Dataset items
----------------

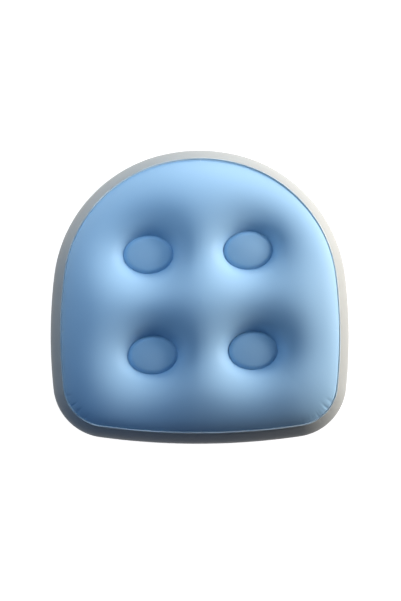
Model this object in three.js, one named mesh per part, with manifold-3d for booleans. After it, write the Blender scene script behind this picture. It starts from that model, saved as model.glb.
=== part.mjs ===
// An inflatable bath pillow: a D-shaped air cushion welded from PVC sheet, with four oval
// tension columns inside that draw dimples into both faces, an air valve in the back,
// and four suction cups that button into welded tabs and hold the pillow to the tub.
// Millimetres, +Z from the suction cups up to the blue face, +Y towards the round end.
import * as THREE from "three";
import { mergeVertices } from "three/addons/utils/BufferGeometryUtils.js";
import Module from "manifold-3d";

const wasm = await Module();
wasm.setup();

const degrees = THREE.MathUtils.degToRad;
const { cos, sin, hypot, min, max, PI } = Math;

// Outline of the D along its seams, made of tangent arcs
const SEAM_WIDTH = 348;
const SEAM_LENGTH = 343;
const CORNER_RADIUS = 53;
const CROWN_RADIUS = 190;
const BASE_TURN = degrees(8);
const SIDE_TURN = degrees(6.5);
const CROWN_TURN = degrees(13.6);
const BASE_STEPS = 3;
const CORNER_STEPS = 7;
const SIDE_STEPS = 2;
const SHOULDER_STEPS = 8;
const CROWN_STEPS = 2;

// Sheets, seams and the side wall. SEAT is the gap between pieces that lie on each other
const SHEET = 0.5;
const SEAT = 0.3;
const WALL_HEIGHT = 60;
const WALL_BULGE = 16;
const WALL_STEPS = 8;
const LIP_HEIGHT = 1.8;

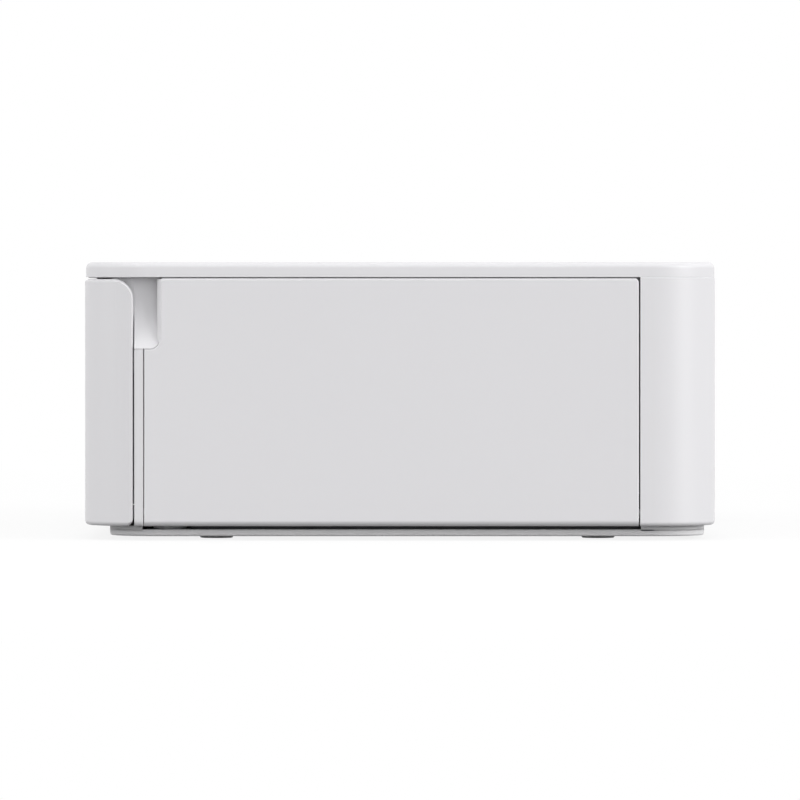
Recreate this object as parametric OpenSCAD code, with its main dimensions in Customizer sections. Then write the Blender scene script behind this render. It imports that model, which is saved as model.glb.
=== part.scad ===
// Compact photo printer: X across (ink door on +X), Y front to back, Z up, feet bottoms at Z = 0.

/* [Case] */
// Overall width
body_w = 182.2; // [180:0.2:190]
// Overall depth
body_d = 133; // [132:0.5:140]
// Overall height, feet included
body_h = 58.4; // [57:0.2:64]
// Plan radius of the case corners
corner_r = 13.5; // [12:0.5:14]
// Wall of the moulded case parts
wall = 2; // [1.6:0.1:2.2]
// Thickness of the top plate
top_t = 3; // [2.6:0.1:3.4]
// Fillet round the top plate's upper edge
top_fillet = 1.2; // [0.5:0.1:1.2]

/* [Base] */
// How far the feet stand out of the pan
foot_out = 0.8; // [0.2:0.1:1]
// Radius of a foot pad
foot_r = 3.5; // [2.5:0.1:4.5]
// Depth of a foot's seat in the pan
foot_seat = 0.8; // [0.4:0.1:1]
// Thickness of the bottom pan
pan_t = 1.4; // [1.2:0.1:1.8]
// Gap between pan and case, seen from outside
pan_gap = 0.8; // [0.3:0.1:1.2]
// Pan's inset at the front
pan_front = 5.2; // [5:0.1:6]
// Pan's inset at the back
pan_back = 2.2; // [2.1:0.1:3]
// Pan's inset at the sides
pan_side = 4.2; // [4.1:0.1:5]

/* [Front cover and ink door] */
// Length of the front cover's side return
cover_return = 10.45; // [9:0.05:10.5]
// Gap behind the front cover
cover_gap = 0.3; // [0.3:0.05:0.5]
// Gap between front cover and top plate
cover_top_gap = 0.6; // [0.5:0.1:0.9]
// Radius of the return's upper corner
cover_corner = 4; // [3:0.1:5]
// Radius of the return's lower corner
cover_foot = 1.2; // [1:0.1:1.5]
// Width of the jamb strip in front of the ink door
jamb_w = 1.9; // [1.8:0.05:2.4]
// Seam between jamb and ink door
door_seam = 0.15; // [0.12:0.01:0.3]
// Gap behind the ink door
door_gap = 0.3; // [0.3:0.05:0.5]
// Gap between ink door and top plate
door_top_gap = 0.4; // [0.3:0.05:0.6]
// Length of the case side behind the ink door
rear_len = 16.1; // [15:0.05:18]
// Radius of the hinge stubs
stub_r = 0.95; // [0.8:0.05:1]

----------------

Work required: Which lines contain the word "Blender"? Copy each one.

Response to the task:
Model this object in three.js, one named mesh per part, with manifold-3d for booleans. After it, write the Blender scene script behind this picture. It starts from that model, saved as model.glb.
Recreate this object as parametric OpenSCAD code, with its main dimensions in Customizer sections. Then write the Blender scene script behind this render. It imports that model, which is saved as model.glb.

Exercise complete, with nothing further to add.